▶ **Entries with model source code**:
___
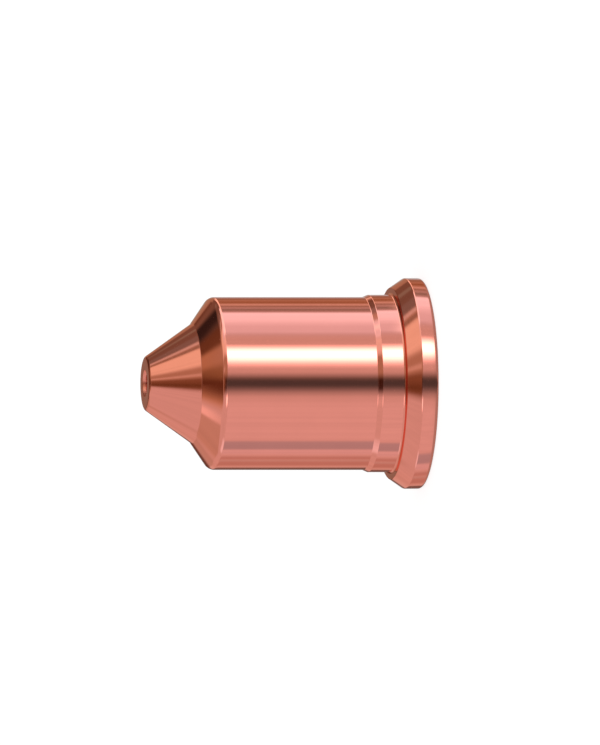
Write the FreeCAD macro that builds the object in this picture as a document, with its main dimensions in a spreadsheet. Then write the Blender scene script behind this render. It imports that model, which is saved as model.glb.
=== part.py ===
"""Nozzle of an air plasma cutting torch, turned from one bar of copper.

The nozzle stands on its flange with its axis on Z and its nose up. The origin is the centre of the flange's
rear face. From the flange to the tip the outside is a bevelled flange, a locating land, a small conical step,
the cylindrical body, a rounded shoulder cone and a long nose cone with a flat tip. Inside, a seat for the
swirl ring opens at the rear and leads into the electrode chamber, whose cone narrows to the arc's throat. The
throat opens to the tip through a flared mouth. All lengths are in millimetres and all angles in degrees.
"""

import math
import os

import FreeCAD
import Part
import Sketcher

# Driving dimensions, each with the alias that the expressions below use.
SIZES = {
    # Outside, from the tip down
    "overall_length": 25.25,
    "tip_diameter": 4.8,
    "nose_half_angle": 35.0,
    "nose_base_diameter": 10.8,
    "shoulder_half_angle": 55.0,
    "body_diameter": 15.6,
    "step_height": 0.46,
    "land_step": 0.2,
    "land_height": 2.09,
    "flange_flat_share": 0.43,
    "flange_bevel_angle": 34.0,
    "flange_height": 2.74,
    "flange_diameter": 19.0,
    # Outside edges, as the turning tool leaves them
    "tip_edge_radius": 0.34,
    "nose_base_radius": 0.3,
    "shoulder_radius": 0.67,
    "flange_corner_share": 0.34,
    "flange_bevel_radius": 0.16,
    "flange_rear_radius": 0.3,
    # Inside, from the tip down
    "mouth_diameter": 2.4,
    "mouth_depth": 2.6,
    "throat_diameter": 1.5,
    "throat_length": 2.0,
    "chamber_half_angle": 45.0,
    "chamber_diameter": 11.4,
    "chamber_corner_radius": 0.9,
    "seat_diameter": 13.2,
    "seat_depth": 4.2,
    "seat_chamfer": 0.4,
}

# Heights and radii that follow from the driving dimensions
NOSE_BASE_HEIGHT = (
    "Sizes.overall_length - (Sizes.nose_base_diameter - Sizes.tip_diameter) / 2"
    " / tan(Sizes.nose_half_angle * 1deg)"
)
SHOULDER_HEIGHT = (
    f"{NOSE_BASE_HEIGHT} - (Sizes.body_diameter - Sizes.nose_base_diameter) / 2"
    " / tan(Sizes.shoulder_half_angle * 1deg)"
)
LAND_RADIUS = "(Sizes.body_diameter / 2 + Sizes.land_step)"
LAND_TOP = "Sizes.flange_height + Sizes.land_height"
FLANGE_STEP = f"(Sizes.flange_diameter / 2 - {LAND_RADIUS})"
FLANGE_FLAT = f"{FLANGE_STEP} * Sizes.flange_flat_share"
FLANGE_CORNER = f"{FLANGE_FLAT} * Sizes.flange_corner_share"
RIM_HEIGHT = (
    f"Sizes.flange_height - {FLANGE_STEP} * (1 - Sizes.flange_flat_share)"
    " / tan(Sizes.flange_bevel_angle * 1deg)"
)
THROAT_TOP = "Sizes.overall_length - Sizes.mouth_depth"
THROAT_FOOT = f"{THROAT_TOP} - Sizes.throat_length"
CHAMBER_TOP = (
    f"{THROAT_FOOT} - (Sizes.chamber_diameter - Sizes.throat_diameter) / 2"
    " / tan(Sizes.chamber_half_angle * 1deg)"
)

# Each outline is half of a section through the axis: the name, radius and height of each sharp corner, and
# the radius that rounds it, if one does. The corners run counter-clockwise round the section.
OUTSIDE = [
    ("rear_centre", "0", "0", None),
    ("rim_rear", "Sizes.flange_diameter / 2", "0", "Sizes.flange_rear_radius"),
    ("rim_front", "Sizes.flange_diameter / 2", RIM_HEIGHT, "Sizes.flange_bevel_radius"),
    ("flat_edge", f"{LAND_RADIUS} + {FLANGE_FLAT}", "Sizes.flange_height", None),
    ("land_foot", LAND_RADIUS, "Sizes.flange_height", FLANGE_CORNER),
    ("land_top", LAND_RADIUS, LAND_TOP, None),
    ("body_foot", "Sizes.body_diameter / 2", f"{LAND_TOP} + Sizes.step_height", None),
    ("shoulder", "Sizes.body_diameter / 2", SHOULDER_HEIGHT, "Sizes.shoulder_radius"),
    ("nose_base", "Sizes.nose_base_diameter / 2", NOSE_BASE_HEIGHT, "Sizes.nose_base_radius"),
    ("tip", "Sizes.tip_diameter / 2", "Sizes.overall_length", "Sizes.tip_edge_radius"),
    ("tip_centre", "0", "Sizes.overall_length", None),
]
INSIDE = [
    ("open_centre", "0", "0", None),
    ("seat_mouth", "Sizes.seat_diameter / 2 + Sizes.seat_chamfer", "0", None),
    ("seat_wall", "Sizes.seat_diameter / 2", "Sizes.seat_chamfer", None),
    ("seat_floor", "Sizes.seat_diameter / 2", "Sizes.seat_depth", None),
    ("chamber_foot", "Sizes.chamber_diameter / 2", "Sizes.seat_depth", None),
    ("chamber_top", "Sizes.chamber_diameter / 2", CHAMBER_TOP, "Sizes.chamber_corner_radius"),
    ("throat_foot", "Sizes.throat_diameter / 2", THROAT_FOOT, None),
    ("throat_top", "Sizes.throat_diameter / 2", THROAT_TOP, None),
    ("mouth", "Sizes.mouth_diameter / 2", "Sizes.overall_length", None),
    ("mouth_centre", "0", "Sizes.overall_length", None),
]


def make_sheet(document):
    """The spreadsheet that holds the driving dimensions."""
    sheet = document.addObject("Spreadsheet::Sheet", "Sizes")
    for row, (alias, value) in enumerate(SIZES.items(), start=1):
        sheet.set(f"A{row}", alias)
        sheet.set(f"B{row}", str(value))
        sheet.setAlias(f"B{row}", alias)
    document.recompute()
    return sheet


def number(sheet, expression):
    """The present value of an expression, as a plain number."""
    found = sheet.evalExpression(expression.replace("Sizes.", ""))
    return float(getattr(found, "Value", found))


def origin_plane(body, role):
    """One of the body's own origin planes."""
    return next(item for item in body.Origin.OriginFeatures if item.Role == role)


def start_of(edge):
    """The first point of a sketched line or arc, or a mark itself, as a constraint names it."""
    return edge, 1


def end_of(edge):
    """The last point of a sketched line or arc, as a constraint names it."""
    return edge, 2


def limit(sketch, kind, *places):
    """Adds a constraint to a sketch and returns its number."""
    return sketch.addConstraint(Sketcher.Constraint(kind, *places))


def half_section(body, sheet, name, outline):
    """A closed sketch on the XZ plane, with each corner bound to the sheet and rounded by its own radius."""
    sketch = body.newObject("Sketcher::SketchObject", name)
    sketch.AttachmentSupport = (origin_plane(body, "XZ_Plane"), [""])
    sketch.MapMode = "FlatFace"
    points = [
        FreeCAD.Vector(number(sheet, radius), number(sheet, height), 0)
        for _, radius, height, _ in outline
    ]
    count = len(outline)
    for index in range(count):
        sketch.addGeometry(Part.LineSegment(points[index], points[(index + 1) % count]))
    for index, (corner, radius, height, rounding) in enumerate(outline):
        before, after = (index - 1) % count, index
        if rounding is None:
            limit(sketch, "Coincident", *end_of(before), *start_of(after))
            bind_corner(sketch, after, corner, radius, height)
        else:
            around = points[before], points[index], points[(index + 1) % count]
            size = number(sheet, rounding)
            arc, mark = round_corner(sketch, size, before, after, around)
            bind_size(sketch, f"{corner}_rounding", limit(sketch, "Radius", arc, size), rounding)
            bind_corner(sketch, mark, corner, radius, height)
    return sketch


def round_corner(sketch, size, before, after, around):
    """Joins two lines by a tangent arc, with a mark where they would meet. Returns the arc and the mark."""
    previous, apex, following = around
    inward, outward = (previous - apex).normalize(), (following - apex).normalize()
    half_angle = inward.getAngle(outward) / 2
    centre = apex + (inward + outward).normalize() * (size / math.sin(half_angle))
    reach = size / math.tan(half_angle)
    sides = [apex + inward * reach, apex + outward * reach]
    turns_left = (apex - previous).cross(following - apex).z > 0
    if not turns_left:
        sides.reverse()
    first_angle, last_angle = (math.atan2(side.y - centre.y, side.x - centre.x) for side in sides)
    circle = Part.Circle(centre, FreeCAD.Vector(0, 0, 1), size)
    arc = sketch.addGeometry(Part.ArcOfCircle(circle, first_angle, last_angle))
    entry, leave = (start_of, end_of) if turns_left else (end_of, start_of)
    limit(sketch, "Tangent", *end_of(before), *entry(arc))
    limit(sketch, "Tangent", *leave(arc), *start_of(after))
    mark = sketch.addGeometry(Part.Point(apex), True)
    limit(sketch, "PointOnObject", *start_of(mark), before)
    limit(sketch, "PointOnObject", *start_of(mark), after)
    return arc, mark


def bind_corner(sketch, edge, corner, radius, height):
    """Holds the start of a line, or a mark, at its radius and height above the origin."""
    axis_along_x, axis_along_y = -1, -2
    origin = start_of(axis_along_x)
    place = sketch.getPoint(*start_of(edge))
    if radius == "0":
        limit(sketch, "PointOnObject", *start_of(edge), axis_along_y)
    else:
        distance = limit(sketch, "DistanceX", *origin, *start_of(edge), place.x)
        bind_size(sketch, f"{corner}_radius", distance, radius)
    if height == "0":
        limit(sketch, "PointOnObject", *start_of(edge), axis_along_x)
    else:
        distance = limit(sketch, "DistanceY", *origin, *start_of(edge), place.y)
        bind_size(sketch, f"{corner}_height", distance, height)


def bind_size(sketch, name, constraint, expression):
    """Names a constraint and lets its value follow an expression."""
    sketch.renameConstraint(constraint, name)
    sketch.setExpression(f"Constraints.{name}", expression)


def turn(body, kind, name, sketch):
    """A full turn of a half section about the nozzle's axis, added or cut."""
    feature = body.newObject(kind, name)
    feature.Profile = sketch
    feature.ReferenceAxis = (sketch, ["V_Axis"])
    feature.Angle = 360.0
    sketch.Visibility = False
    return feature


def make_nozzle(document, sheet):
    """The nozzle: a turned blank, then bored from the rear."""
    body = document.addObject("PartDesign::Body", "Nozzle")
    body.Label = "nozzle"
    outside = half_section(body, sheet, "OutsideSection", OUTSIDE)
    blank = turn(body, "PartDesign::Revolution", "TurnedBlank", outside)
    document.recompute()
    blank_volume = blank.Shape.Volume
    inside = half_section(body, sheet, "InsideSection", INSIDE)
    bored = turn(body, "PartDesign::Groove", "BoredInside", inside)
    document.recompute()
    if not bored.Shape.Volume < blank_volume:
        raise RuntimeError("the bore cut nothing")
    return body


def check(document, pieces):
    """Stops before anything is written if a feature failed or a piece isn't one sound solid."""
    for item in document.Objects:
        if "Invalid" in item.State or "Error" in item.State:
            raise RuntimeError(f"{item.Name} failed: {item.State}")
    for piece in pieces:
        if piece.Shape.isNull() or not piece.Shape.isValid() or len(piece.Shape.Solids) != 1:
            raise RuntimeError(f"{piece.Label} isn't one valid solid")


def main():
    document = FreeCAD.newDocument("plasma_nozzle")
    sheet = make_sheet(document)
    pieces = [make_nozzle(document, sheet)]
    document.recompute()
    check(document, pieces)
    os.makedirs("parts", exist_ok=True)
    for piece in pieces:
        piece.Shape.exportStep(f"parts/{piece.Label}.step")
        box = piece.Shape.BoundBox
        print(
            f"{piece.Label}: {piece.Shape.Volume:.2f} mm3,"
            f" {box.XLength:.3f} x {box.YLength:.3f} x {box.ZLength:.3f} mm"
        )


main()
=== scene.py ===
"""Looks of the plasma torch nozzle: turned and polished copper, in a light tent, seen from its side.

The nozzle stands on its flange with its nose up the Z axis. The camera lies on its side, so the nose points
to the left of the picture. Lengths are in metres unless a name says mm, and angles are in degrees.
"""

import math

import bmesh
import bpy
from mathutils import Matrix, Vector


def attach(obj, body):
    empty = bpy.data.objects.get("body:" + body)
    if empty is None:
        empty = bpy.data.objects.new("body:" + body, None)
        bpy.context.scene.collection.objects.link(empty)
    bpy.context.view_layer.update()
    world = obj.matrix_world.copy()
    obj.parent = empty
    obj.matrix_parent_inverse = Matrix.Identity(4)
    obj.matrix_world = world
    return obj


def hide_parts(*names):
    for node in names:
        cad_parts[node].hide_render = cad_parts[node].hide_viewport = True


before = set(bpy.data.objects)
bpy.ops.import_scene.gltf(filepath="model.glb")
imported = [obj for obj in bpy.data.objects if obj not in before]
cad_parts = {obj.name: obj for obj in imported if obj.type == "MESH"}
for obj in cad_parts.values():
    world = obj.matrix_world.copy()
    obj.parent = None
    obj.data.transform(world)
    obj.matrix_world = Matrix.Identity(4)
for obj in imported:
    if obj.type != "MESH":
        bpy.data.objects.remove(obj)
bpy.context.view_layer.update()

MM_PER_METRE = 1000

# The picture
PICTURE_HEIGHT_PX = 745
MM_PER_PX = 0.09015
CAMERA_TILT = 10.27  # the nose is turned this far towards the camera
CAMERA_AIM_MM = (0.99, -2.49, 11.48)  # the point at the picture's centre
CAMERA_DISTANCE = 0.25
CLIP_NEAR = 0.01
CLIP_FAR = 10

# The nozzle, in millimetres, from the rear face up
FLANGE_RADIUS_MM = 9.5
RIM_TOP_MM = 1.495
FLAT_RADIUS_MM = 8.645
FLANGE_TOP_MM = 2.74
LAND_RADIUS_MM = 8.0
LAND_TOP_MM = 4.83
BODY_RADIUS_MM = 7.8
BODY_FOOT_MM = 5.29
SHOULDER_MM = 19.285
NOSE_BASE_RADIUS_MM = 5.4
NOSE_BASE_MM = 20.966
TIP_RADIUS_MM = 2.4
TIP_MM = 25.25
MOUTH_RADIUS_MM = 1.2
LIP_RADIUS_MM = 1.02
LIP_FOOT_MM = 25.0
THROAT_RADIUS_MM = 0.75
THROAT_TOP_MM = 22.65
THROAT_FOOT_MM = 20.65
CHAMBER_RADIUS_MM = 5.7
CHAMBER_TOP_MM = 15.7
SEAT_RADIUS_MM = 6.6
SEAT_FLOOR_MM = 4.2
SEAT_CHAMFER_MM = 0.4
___
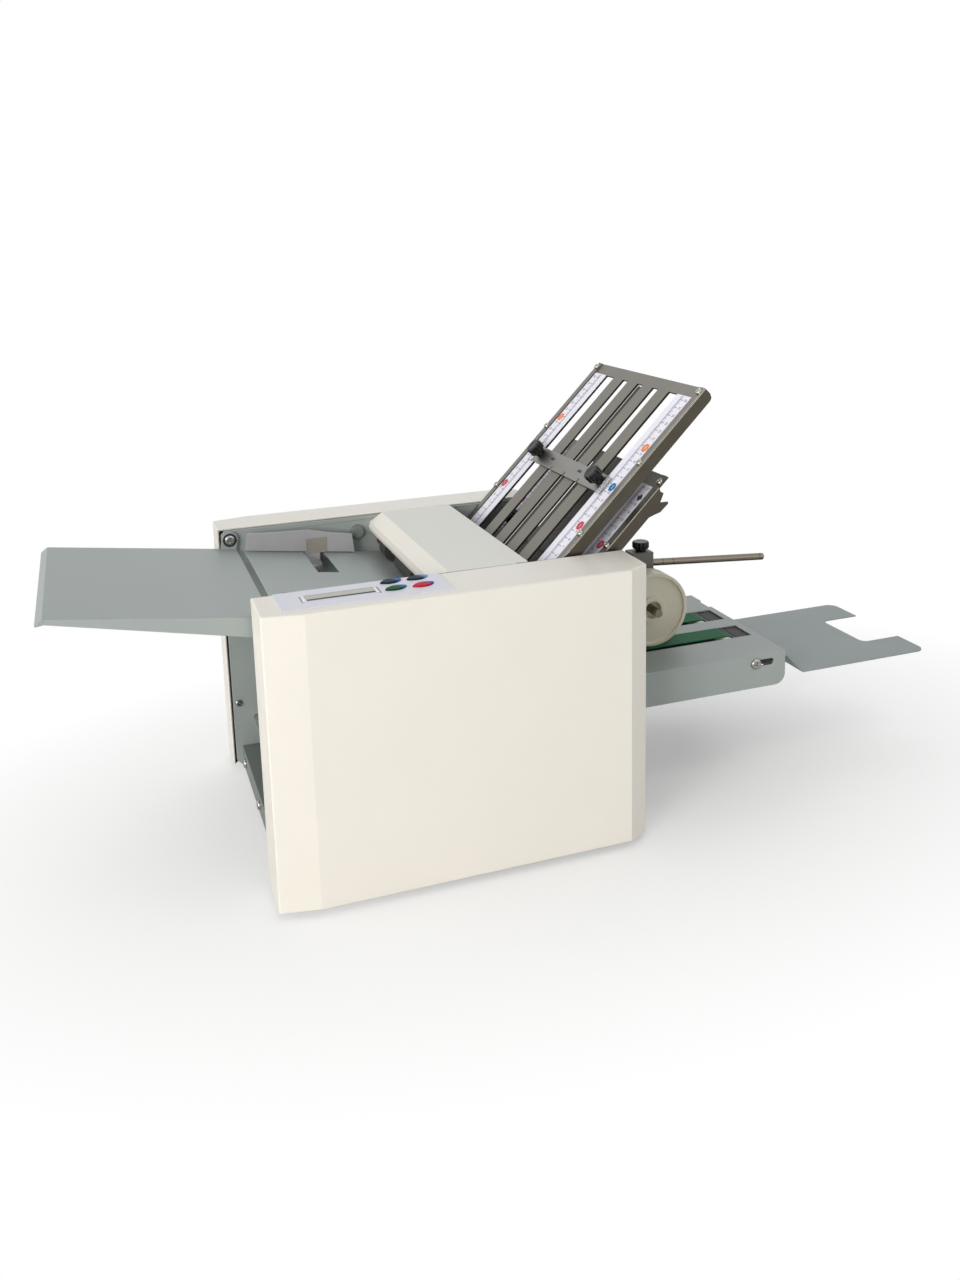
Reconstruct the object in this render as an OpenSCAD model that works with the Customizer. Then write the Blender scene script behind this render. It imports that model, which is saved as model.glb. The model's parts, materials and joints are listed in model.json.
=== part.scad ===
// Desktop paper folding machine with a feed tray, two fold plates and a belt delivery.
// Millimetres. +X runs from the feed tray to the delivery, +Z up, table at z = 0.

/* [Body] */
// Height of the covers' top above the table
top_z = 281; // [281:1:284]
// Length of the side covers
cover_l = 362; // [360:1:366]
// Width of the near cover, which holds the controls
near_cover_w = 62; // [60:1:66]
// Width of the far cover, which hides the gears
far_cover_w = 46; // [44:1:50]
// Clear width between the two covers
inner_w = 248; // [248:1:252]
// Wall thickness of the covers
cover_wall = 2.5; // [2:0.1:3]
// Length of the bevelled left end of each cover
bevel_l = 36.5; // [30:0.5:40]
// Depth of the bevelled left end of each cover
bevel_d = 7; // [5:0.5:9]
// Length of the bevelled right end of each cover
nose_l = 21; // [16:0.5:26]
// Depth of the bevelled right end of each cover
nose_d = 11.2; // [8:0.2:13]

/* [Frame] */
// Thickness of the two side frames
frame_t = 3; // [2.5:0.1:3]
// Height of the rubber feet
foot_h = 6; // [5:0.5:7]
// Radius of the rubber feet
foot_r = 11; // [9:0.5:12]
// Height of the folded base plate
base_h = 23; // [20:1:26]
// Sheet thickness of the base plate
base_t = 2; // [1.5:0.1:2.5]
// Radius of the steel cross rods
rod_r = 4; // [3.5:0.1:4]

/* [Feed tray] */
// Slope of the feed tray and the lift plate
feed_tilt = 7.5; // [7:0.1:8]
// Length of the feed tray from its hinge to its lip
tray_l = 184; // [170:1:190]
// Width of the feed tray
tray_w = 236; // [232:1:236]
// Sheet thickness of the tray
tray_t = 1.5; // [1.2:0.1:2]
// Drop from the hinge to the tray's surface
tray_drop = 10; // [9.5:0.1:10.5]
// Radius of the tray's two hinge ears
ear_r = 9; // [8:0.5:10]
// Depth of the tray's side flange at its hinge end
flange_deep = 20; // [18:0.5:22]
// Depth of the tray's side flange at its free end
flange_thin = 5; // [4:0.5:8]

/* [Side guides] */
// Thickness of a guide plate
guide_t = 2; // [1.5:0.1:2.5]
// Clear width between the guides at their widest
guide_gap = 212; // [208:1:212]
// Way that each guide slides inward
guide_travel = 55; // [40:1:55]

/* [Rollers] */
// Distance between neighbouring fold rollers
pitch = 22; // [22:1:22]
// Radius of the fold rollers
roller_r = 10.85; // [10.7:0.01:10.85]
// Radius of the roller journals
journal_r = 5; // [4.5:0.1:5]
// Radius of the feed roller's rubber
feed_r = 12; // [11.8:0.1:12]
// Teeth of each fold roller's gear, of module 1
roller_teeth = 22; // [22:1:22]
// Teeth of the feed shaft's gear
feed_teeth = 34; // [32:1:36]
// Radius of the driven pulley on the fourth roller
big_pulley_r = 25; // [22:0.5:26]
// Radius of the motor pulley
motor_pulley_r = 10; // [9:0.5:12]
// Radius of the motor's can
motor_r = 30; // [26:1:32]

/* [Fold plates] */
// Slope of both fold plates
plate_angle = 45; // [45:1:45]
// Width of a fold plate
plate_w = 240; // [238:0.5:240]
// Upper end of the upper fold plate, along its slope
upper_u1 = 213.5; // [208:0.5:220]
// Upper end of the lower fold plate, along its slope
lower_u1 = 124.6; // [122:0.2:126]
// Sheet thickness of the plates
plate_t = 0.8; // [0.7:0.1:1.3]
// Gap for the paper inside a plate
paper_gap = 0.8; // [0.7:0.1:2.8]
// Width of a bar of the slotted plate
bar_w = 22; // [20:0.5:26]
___
▶ **DIRECTIONS FOR THIS TASK**: Extract exactly and only the lines above from the line containing "sheet = make_sheet(document)" through the line containing "bpy.context.scene.collection.objects.link(empty)", both end lines included.

▶ **RESULT BELOW**:
    sheet = make_sheet(document)
    pieces = [make_nozzle(document, sheet)]
    document.recompute()
    check(document, pieces)
    os.makedirs("parts", exist_ok=True)
    for piece in pieces:
        piece.Shape.exportStep(f"parts/{piece.Label}.step")
        box = piece.Shape.BoundBox
        print(
            f"{piece.Label}: {piece.Shape.Volume:.2f} mm3,"
            f" {box.XLength:.3f} x {box.YLength:.3f} x {box.ZLength:.3f} mm"
        )


main()
=== scene.py ===
"""Looks of the plasma torch nozzle: turned and polished copper, in a light tent, seen from its side.

The nozzle stands on its flange with its nose up the Z axis. The camera lies on its side, so the nose points
to the left of the picture. Lengths are in metres unless a name says mm, and angles are in degrees.
"""

import math

import bmesh
import bpy
from mathutils import Matrix, Vector


def attach(obj, body):
    empty = bpy.data.objects.get("body:" + body)
    if empty is None:
        empty = bpy.data.objects.new("body:" + body, None)
        bpy.context.scene.collection.objects.link(empty)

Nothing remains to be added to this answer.